**EXERCISE AIM**
Go through the listing beneath this task and return every line that carries the string "from".

**RECORD EXCERPTS**
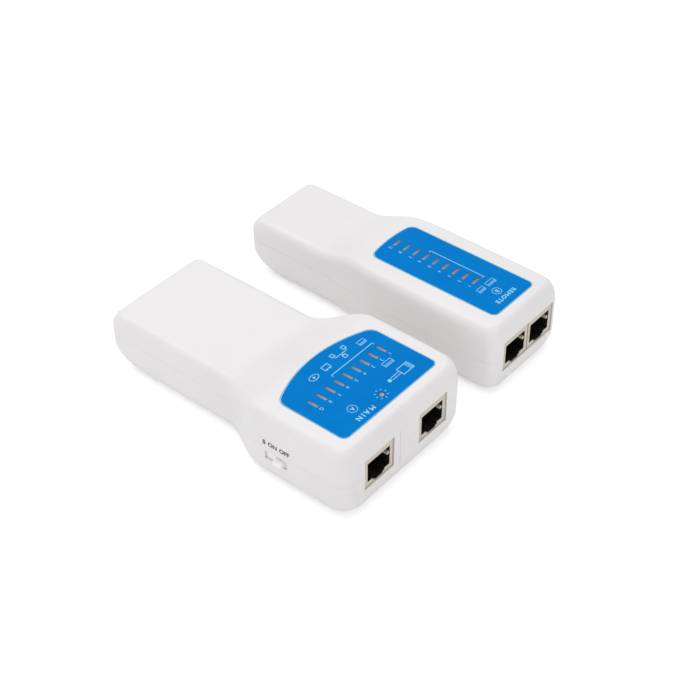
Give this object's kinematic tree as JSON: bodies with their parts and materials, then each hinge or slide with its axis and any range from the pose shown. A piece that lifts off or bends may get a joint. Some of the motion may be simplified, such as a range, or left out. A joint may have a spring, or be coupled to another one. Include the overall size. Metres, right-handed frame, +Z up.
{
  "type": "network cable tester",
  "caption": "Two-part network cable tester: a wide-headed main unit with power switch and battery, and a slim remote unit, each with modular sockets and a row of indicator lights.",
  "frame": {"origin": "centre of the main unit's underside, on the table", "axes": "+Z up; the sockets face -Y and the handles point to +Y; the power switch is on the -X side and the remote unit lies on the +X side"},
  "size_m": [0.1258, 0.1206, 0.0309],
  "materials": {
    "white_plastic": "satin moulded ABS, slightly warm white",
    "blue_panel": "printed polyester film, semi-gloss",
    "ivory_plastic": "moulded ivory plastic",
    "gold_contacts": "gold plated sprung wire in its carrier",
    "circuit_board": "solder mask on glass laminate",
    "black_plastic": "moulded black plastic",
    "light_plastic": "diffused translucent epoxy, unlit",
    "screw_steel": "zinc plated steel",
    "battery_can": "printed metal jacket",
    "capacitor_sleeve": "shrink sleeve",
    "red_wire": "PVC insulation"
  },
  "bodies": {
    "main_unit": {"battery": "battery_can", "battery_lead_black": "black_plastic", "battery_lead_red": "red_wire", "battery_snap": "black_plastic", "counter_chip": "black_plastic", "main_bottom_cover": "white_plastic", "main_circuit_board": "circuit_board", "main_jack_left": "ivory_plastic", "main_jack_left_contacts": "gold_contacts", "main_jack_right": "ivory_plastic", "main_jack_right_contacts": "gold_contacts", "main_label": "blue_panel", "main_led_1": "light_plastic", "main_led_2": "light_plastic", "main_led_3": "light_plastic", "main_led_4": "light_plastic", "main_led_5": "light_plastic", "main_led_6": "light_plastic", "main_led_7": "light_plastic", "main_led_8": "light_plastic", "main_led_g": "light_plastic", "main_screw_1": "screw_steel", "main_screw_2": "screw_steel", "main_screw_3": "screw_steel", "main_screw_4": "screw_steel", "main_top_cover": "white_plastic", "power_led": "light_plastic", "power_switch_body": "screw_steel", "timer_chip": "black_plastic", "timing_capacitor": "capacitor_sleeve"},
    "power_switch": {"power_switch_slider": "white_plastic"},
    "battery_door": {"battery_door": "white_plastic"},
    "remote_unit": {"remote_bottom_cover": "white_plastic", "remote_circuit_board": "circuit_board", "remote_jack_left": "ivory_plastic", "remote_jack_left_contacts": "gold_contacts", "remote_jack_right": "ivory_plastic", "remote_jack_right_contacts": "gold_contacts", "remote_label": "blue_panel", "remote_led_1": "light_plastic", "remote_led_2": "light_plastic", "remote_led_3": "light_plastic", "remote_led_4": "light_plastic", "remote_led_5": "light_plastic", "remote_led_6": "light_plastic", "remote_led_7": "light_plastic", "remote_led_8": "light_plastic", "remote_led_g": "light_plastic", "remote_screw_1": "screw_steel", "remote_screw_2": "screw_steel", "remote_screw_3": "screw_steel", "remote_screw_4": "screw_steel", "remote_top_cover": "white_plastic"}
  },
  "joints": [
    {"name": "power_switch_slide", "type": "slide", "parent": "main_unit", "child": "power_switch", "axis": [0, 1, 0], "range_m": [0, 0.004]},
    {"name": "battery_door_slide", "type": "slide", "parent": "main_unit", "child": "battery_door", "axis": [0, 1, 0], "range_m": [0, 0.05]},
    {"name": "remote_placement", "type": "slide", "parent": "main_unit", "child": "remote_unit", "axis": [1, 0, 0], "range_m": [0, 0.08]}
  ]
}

...

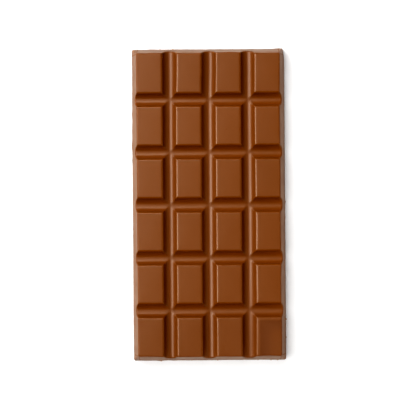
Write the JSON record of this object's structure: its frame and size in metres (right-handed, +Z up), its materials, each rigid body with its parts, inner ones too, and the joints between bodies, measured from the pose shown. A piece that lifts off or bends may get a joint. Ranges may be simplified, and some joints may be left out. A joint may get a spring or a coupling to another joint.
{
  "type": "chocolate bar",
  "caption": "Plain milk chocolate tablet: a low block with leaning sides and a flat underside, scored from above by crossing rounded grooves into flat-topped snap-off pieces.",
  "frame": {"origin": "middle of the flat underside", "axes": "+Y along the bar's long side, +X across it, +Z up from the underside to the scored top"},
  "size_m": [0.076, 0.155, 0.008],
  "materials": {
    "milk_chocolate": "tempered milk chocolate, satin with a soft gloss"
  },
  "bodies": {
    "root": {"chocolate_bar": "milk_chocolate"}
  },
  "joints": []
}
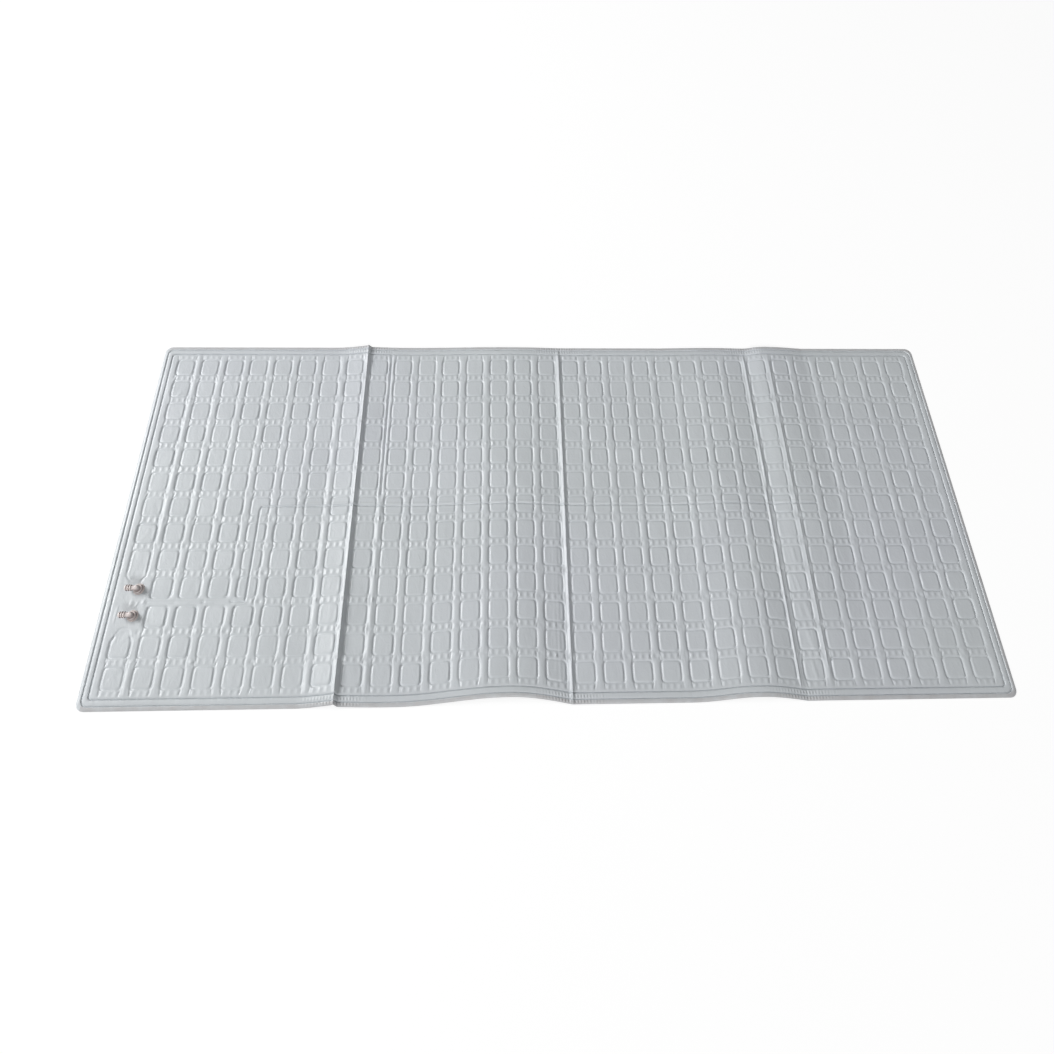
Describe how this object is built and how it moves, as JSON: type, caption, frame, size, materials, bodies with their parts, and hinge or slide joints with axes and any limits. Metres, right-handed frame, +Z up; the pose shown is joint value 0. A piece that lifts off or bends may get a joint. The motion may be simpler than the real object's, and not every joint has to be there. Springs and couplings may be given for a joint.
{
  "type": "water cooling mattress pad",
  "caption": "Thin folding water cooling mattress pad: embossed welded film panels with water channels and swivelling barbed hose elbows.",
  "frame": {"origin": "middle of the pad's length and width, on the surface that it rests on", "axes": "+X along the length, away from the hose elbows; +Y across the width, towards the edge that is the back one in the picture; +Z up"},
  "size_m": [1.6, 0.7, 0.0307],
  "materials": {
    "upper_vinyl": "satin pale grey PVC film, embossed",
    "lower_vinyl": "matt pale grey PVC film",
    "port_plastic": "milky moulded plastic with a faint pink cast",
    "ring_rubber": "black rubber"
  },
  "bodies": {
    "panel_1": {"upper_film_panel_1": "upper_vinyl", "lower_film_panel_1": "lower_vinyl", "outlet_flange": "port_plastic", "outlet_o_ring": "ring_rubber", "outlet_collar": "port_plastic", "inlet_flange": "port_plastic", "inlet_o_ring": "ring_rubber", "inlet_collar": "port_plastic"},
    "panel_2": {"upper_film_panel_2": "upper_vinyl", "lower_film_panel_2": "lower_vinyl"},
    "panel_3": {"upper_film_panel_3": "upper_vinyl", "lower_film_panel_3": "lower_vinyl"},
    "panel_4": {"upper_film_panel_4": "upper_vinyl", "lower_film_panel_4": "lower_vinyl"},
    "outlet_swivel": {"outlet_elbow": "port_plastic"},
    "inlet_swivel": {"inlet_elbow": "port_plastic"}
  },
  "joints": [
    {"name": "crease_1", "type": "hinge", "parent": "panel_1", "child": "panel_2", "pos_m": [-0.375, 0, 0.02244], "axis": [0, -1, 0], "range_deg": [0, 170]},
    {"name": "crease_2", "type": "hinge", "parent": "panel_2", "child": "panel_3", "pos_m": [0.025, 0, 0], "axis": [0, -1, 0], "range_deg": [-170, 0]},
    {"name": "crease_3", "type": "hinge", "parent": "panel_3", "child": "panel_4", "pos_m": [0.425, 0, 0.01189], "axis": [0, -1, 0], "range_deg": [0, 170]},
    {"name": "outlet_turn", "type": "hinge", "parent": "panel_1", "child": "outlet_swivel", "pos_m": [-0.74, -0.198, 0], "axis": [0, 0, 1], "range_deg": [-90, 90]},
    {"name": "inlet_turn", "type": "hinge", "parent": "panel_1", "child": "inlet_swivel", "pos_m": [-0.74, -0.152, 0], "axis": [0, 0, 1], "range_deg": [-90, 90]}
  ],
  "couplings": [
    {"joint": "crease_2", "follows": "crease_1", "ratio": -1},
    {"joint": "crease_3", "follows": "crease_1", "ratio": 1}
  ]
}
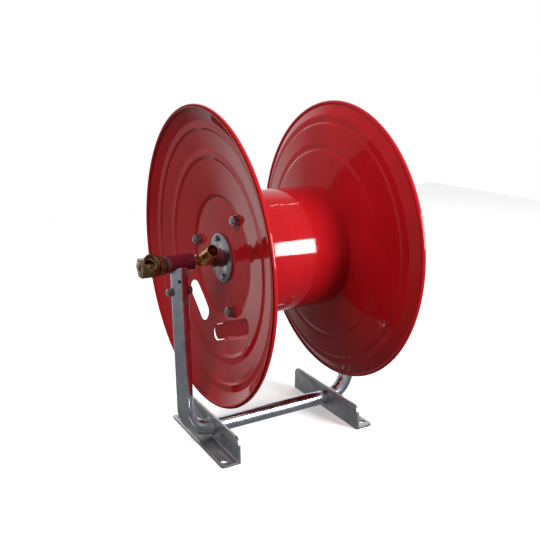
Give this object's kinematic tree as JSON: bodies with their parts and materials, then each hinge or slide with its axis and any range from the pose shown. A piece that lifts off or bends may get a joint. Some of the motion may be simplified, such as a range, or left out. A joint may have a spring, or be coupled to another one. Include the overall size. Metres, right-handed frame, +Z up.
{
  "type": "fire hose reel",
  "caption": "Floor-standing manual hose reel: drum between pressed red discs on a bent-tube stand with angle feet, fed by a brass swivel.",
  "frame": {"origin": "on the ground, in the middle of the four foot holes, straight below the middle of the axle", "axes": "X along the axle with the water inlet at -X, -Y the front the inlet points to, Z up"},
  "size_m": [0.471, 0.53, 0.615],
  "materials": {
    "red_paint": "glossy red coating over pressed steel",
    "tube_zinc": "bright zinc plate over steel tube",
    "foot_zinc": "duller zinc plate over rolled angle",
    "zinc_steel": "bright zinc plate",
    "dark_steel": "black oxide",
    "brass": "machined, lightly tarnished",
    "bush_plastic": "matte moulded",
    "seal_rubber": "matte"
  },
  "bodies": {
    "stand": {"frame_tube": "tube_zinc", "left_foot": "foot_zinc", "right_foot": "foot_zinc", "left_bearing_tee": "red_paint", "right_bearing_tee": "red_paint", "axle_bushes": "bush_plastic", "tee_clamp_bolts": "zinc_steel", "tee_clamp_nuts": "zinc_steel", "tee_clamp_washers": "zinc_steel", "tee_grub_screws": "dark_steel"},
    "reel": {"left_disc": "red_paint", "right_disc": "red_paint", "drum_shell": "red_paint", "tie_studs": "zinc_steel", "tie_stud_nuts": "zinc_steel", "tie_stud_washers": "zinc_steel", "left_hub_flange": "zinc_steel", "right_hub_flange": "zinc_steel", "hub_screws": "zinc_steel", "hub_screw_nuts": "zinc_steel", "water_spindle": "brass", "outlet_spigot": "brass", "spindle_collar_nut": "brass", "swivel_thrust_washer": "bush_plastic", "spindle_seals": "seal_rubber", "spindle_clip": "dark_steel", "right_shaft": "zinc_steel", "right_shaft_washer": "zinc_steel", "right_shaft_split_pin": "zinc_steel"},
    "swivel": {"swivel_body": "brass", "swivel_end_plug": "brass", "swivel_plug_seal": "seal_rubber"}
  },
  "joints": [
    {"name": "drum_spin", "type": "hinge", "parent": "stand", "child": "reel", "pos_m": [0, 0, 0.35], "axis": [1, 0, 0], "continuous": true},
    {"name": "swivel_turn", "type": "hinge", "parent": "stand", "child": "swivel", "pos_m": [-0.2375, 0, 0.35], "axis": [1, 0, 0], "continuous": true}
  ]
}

--

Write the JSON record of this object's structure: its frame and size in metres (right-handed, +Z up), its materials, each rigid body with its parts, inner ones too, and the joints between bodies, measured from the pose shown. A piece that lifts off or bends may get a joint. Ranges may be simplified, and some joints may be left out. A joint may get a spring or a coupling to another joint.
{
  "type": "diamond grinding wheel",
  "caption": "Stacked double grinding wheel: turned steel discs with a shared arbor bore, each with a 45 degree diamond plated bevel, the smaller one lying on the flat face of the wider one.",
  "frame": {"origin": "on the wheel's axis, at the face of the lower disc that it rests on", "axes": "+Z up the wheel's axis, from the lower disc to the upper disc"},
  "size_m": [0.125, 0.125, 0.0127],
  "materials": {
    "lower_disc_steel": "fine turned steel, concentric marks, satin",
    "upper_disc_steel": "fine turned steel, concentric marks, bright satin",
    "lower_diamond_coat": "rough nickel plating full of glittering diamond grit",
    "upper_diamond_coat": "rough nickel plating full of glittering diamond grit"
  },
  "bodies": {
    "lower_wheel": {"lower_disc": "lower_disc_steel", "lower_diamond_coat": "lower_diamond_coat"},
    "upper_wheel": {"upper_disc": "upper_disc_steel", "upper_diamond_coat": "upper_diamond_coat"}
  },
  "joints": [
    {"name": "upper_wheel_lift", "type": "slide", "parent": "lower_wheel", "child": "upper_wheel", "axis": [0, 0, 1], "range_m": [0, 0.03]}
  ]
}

**SOLUTION TO THIS EXERCISE**
Give this object's kinematic tree as JSON: bodies with their parts and materials, then each hinge or slide with its axis and any range from the pose shown. A piece that lifts off or bends may get a joint. Some of the motion may be simplified, such as a range, or left out. A joint may have a spring, or be coupled to another one. Include the overall size. Metres, right-handed frame, +Z up.
Write the JSON record of this object's structure: its frame and size in metres (right-handed, +Z up), its materials, each rigid body with its parts, inner ones too, and the joints between bodies, measured from the pose shown. A piece that lifts off or bends may get a joint. Ranges may be simplified, and some joints may be left out. A joint may get a spring or a coupling to another joint.
  "caption": "Plain milk chocolate tablet: a low block with leaning sides and a flat underside, scored from above by crossing rounded grooves into flat-topped snap-off pieces.",
  "frame": {"origin": "middle of the flat underside", "axes": "+Y along the bar's long side, +X across it, +Z up from the underside to the scored top"},
  "frame": {"origin": "middle of the pad's length and width, on the surface that it rests on", "axes": "+X along the length, away from the hose elbows; +Y across the width, towards the edge that is the back one in the picture; +Z up"},
Give this object's kinematic tree as JSON: bodies with their parts and materials, then each hinge or slide with its axis and any range from the pose shown. A piece that lifts off or bends may get a joint. Some of the motion may be simplified, such as a range, or left out. A joint may have a spring, or be coupled to another one. Include the overall size. Metres, right-handed frame, +Z up.
Write the JSON record of this object's structure: its frame and size in metres (right-handed, +Z up), its materials, each rigid body with its parts, inner ones too, and the joints between bodies, measured from the pose shown. A piece that lifts off or bends may get a joint. Ranges may be simplified, and some joints may be left out. A joint may get a spring or a coupling to another joint.
  "frame": {"origin": "on the wheel's axis, at the face of the lower disc that it rests on", "axes": "+Z up the wheel's axis, from the lower disc to the upper disc"},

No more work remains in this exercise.